Short exercise: Copy out the lines of the records below, and only those lines, from the one with "Model this object" through the one with "import Module from 'manifold-3d';", exactly as they appear.

Material shown:
----
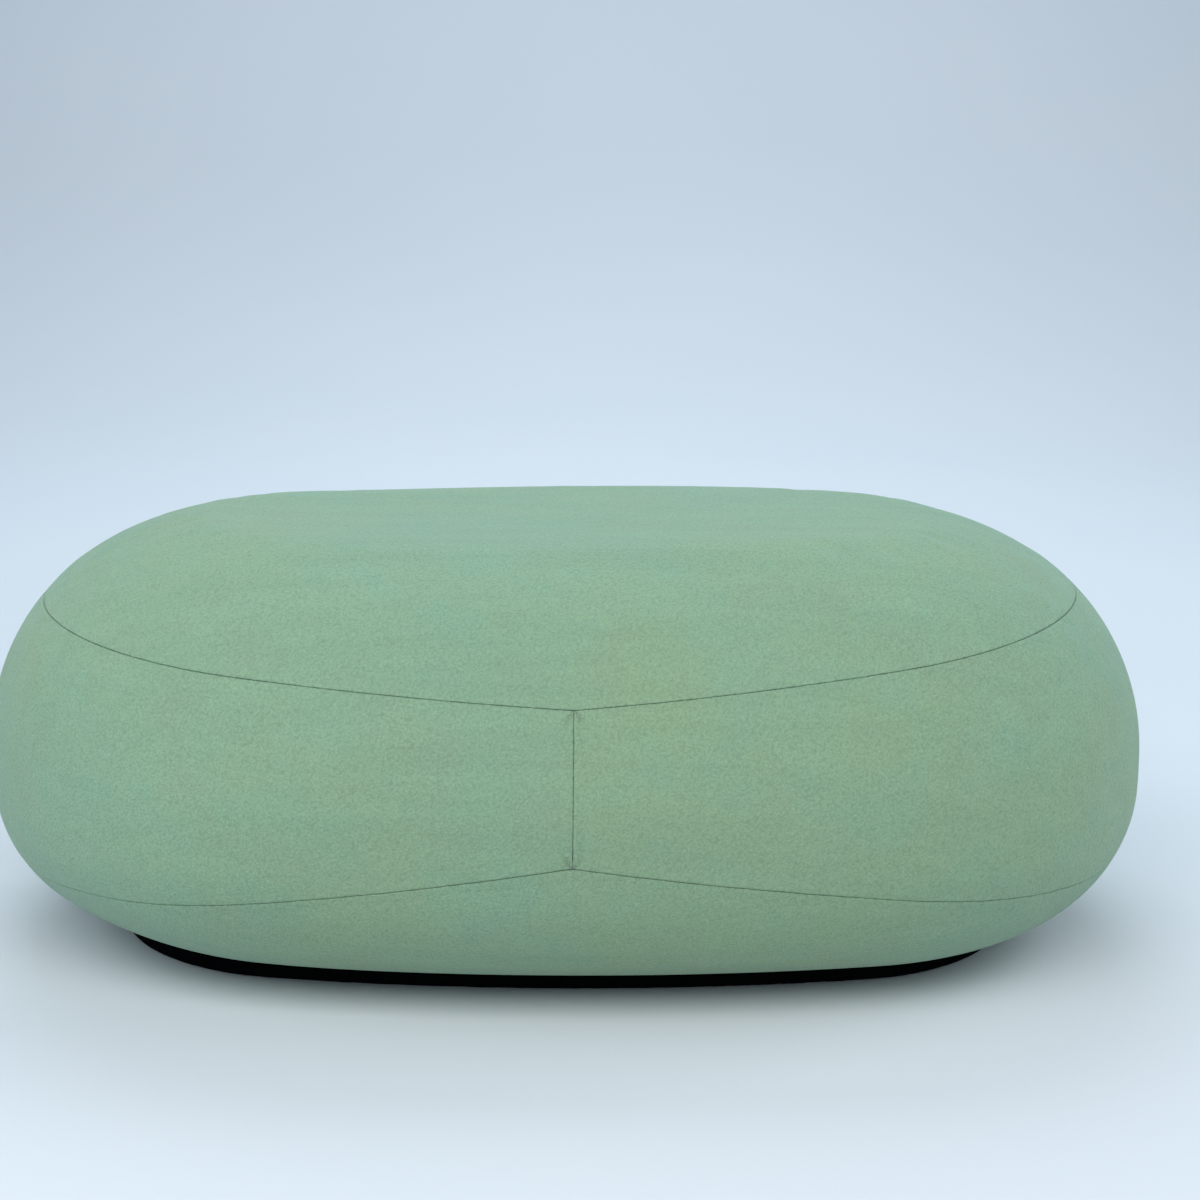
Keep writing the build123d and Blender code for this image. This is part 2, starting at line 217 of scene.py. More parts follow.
----
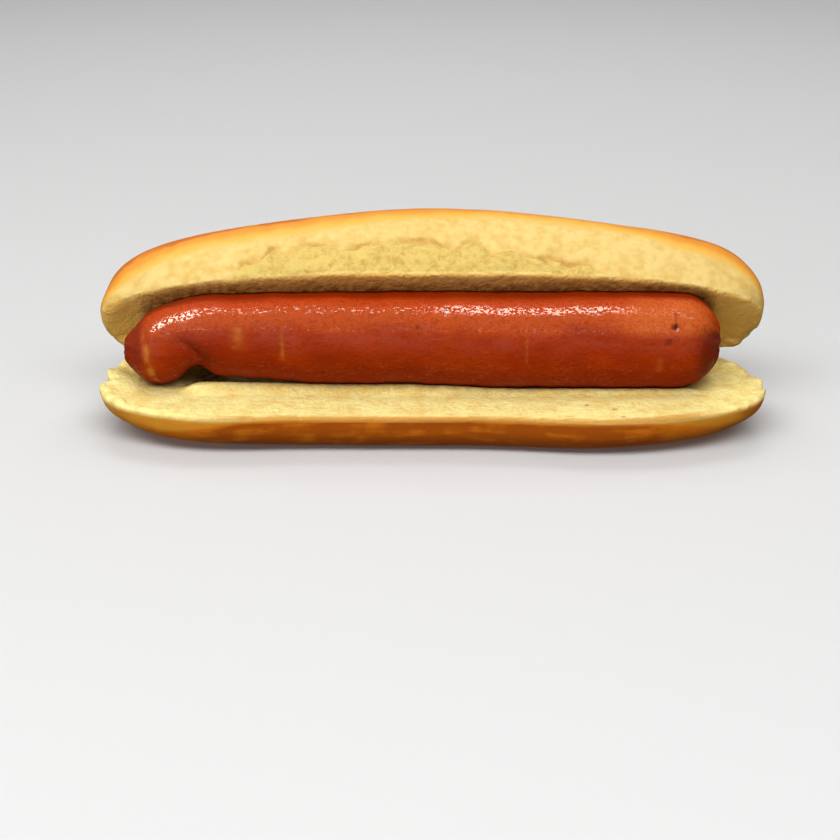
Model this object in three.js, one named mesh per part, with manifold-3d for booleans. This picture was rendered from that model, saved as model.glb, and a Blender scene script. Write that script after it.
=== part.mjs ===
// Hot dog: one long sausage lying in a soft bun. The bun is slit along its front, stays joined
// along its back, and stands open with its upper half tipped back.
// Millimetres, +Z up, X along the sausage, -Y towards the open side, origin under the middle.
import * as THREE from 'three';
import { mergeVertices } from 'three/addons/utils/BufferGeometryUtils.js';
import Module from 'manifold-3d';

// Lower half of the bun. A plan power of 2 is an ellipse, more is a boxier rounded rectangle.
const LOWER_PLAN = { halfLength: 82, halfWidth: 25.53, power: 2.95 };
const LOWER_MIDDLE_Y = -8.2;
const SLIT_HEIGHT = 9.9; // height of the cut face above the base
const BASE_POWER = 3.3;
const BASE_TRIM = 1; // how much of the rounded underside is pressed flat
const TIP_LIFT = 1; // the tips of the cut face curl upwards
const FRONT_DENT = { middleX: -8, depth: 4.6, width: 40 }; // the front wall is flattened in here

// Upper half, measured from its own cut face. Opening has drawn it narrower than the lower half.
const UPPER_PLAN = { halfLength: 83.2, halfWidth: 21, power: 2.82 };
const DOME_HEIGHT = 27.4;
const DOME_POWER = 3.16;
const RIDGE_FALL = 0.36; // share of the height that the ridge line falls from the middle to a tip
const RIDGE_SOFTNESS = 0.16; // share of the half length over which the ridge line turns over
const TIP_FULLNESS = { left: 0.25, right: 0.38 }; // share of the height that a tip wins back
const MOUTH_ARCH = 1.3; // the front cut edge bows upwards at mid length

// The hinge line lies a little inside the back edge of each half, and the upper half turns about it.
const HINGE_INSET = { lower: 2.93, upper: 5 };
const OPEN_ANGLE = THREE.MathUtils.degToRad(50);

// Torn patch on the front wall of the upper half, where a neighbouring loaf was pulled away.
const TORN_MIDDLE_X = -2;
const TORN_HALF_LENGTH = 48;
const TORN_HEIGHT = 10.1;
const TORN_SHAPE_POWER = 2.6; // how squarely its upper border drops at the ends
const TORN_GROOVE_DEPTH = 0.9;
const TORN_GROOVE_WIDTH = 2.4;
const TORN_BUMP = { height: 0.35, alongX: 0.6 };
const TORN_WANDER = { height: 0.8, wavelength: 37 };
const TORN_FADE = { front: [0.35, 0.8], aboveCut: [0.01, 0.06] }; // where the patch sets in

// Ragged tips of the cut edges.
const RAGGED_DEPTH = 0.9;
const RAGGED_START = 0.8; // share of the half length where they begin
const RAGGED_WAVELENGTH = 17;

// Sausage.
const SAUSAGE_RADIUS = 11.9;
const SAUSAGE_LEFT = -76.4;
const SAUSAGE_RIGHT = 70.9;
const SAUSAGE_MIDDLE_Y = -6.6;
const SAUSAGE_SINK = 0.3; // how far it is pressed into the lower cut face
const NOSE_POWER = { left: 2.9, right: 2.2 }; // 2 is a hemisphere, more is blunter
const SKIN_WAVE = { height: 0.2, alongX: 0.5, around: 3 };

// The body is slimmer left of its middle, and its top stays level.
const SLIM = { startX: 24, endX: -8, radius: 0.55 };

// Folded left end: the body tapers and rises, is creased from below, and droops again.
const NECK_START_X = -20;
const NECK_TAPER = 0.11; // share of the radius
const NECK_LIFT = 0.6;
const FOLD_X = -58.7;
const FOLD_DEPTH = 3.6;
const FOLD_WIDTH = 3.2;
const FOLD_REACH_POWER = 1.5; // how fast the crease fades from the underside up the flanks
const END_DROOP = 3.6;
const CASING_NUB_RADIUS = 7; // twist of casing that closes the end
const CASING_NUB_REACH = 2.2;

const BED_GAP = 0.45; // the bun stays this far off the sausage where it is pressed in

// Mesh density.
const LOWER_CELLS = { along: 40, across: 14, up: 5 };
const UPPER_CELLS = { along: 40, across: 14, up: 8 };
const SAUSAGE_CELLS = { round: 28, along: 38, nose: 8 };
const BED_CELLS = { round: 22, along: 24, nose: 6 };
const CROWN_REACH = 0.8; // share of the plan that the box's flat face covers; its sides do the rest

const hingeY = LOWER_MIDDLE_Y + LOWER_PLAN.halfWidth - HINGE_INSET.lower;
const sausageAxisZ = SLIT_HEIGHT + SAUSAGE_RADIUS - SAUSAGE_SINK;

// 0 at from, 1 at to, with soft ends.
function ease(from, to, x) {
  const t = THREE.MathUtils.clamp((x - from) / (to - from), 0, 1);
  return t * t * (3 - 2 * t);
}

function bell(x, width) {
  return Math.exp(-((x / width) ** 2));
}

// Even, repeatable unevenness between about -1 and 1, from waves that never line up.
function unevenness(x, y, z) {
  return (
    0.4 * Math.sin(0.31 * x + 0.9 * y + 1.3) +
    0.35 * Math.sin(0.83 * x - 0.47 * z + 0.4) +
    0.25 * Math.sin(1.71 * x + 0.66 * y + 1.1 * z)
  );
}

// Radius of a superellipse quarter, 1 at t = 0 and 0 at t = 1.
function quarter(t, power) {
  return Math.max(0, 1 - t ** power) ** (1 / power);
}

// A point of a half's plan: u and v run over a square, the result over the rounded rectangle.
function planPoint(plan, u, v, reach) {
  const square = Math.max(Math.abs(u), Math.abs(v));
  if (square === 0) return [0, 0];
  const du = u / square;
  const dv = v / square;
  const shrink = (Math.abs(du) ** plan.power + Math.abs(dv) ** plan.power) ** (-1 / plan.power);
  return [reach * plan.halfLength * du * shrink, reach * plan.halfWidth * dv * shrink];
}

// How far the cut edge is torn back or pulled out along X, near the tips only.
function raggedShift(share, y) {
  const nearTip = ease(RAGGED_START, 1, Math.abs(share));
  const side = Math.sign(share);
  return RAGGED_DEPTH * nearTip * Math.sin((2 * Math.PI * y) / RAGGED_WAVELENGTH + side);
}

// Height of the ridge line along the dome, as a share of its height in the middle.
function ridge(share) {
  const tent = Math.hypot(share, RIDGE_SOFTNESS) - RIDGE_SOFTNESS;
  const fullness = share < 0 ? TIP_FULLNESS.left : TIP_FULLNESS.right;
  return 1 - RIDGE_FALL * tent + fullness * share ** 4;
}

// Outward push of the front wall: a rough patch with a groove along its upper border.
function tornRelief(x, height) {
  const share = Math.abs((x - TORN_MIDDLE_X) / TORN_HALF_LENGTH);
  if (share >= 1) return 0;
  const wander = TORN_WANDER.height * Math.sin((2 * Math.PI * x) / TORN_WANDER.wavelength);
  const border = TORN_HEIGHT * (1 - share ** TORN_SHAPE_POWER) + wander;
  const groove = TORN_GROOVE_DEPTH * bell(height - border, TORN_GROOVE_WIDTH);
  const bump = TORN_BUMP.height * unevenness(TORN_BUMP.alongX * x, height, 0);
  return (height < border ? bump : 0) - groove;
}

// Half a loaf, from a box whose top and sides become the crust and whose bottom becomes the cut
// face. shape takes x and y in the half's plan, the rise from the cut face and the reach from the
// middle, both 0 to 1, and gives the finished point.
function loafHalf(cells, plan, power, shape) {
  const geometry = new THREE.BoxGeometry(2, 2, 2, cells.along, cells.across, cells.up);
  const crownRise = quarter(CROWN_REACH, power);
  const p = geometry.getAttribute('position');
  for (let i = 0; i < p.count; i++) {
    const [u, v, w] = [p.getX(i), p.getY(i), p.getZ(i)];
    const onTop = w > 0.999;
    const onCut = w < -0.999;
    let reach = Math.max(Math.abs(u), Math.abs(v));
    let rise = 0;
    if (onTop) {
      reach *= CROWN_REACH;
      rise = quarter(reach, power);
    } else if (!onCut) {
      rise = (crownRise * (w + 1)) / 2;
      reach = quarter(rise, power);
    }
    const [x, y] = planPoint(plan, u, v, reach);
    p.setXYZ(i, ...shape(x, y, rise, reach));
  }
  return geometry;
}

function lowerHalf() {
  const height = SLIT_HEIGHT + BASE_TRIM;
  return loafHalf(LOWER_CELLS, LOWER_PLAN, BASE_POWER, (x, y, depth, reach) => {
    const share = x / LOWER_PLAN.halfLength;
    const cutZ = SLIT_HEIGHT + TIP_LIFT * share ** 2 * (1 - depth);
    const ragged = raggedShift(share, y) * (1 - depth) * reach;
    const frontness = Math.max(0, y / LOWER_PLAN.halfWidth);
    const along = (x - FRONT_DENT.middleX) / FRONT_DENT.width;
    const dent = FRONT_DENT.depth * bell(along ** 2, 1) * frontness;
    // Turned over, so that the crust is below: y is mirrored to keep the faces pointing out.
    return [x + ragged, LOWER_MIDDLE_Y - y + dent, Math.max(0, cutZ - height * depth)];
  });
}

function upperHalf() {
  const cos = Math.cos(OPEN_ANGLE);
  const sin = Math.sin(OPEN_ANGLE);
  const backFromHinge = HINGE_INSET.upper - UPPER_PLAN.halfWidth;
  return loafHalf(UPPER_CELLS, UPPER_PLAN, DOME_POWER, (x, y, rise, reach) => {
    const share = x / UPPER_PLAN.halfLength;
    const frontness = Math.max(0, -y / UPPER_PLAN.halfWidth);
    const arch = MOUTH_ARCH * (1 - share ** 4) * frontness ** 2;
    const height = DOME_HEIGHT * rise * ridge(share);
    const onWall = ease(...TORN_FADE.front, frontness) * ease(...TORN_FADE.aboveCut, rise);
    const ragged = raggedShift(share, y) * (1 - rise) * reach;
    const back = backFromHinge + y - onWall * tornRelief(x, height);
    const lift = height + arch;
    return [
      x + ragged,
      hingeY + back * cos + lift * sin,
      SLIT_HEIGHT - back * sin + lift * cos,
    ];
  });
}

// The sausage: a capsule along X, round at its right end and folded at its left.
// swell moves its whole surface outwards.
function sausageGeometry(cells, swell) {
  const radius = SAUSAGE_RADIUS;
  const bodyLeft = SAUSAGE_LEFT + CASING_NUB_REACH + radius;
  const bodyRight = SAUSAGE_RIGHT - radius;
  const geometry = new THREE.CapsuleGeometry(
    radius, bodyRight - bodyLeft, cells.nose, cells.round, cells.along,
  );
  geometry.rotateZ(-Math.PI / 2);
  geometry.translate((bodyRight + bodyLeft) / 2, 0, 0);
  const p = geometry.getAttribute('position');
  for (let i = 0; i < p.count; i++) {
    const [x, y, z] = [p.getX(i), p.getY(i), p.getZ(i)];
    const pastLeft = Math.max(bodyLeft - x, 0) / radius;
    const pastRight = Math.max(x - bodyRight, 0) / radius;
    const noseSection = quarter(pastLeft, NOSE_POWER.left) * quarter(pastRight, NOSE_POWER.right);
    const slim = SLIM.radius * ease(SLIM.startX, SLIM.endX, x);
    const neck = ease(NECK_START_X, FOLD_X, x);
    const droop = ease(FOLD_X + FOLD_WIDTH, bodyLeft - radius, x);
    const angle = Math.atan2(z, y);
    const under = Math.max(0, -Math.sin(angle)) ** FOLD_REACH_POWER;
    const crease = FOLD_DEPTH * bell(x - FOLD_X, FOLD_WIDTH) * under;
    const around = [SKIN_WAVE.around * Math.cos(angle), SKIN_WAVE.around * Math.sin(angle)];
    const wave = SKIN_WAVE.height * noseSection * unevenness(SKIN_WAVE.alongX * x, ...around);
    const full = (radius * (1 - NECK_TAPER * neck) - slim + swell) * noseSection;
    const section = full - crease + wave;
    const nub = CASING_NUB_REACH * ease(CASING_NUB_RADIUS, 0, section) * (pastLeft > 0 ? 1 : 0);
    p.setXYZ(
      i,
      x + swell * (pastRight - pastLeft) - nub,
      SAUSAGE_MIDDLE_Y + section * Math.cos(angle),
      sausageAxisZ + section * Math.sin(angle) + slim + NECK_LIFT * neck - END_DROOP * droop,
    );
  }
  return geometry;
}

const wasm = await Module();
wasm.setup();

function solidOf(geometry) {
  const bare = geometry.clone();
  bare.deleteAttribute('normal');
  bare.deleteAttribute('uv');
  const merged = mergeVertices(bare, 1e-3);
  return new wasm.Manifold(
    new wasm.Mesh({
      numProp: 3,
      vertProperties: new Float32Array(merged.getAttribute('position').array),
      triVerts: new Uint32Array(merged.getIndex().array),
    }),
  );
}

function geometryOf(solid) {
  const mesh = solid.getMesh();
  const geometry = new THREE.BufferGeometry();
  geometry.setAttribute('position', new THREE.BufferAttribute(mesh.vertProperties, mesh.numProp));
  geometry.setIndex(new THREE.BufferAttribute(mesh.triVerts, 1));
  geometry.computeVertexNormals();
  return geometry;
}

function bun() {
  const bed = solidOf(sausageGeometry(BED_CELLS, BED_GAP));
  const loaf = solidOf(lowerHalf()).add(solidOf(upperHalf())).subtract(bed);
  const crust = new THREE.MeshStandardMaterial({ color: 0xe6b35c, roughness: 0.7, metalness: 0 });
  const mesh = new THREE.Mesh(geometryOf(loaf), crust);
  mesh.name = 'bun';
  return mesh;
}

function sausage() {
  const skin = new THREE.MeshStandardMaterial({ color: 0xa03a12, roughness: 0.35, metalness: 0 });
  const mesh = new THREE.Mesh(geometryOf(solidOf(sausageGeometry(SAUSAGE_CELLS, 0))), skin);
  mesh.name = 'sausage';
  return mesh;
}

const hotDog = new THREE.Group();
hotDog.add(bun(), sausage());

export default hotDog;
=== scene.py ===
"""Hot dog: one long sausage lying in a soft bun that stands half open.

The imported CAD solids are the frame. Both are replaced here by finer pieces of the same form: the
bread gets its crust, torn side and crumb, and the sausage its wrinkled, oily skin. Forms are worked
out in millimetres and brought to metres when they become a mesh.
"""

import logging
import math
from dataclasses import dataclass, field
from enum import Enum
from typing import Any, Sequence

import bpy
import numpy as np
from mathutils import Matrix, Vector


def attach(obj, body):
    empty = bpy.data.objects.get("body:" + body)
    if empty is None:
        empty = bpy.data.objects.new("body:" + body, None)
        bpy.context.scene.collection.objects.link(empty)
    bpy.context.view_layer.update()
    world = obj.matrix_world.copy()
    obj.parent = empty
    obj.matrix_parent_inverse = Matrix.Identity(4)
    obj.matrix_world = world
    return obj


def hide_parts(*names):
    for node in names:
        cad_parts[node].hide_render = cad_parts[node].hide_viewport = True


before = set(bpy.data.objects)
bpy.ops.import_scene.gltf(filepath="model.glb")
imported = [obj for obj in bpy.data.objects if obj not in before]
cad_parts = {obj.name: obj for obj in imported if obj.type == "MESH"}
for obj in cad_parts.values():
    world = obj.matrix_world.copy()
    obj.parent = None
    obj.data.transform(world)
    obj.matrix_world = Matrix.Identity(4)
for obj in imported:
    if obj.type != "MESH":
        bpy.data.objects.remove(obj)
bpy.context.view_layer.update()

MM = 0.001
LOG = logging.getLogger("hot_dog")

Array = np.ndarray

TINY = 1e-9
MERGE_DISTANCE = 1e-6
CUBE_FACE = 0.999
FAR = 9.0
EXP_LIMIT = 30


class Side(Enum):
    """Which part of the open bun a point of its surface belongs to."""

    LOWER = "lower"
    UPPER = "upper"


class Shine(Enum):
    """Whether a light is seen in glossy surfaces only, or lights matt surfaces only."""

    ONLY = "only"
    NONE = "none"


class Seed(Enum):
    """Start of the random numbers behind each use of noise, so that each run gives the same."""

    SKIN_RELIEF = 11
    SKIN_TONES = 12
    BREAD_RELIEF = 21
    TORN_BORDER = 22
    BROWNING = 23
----
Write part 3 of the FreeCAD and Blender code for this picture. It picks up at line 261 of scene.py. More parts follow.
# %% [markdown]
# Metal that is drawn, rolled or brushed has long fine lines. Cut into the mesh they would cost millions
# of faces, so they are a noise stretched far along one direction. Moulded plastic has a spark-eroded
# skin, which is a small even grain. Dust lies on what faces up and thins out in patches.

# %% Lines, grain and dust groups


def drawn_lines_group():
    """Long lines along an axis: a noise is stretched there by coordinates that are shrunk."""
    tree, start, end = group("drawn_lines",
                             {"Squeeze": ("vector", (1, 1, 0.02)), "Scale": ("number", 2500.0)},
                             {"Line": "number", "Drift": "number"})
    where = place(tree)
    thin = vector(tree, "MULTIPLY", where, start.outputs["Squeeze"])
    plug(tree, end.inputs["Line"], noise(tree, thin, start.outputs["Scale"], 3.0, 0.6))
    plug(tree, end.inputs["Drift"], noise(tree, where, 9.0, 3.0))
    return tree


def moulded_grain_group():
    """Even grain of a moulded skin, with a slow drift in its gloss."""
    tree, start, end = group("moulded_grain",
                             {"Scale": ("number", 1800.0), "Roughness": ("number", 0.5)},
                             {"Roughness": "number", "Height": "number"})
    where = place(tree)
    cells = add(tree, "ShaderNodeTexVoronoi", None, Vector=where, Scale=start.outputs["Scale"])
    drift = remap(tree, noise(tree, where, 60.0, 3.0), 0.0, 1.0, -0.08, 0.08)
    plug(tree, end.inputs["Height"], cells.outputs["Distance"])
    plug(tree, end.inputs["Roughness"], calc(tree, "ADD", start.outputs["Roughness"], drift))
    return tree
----
Full response:
Model this object in three.js, one named mesh per part, with manifold-3d for booleans. This picture was rendered from that model, saved as model.glb, and a Blender scene script. Write that script after it.
=== part.mjs ===
// Hot dog: one long sausage lying in a soft bun. The bun is slit along its front, stays joined
// along its back, and stands open with its upper half tipped back.
// Millimetres, +Z up, X along the sausage, -Y towards the open side, origin under the middle.
import * as THREE from 'three';
import { mergeVertices } from 'three/addons/utils/BufferGeometryUtils.js';
import Module from 'manifold-3d';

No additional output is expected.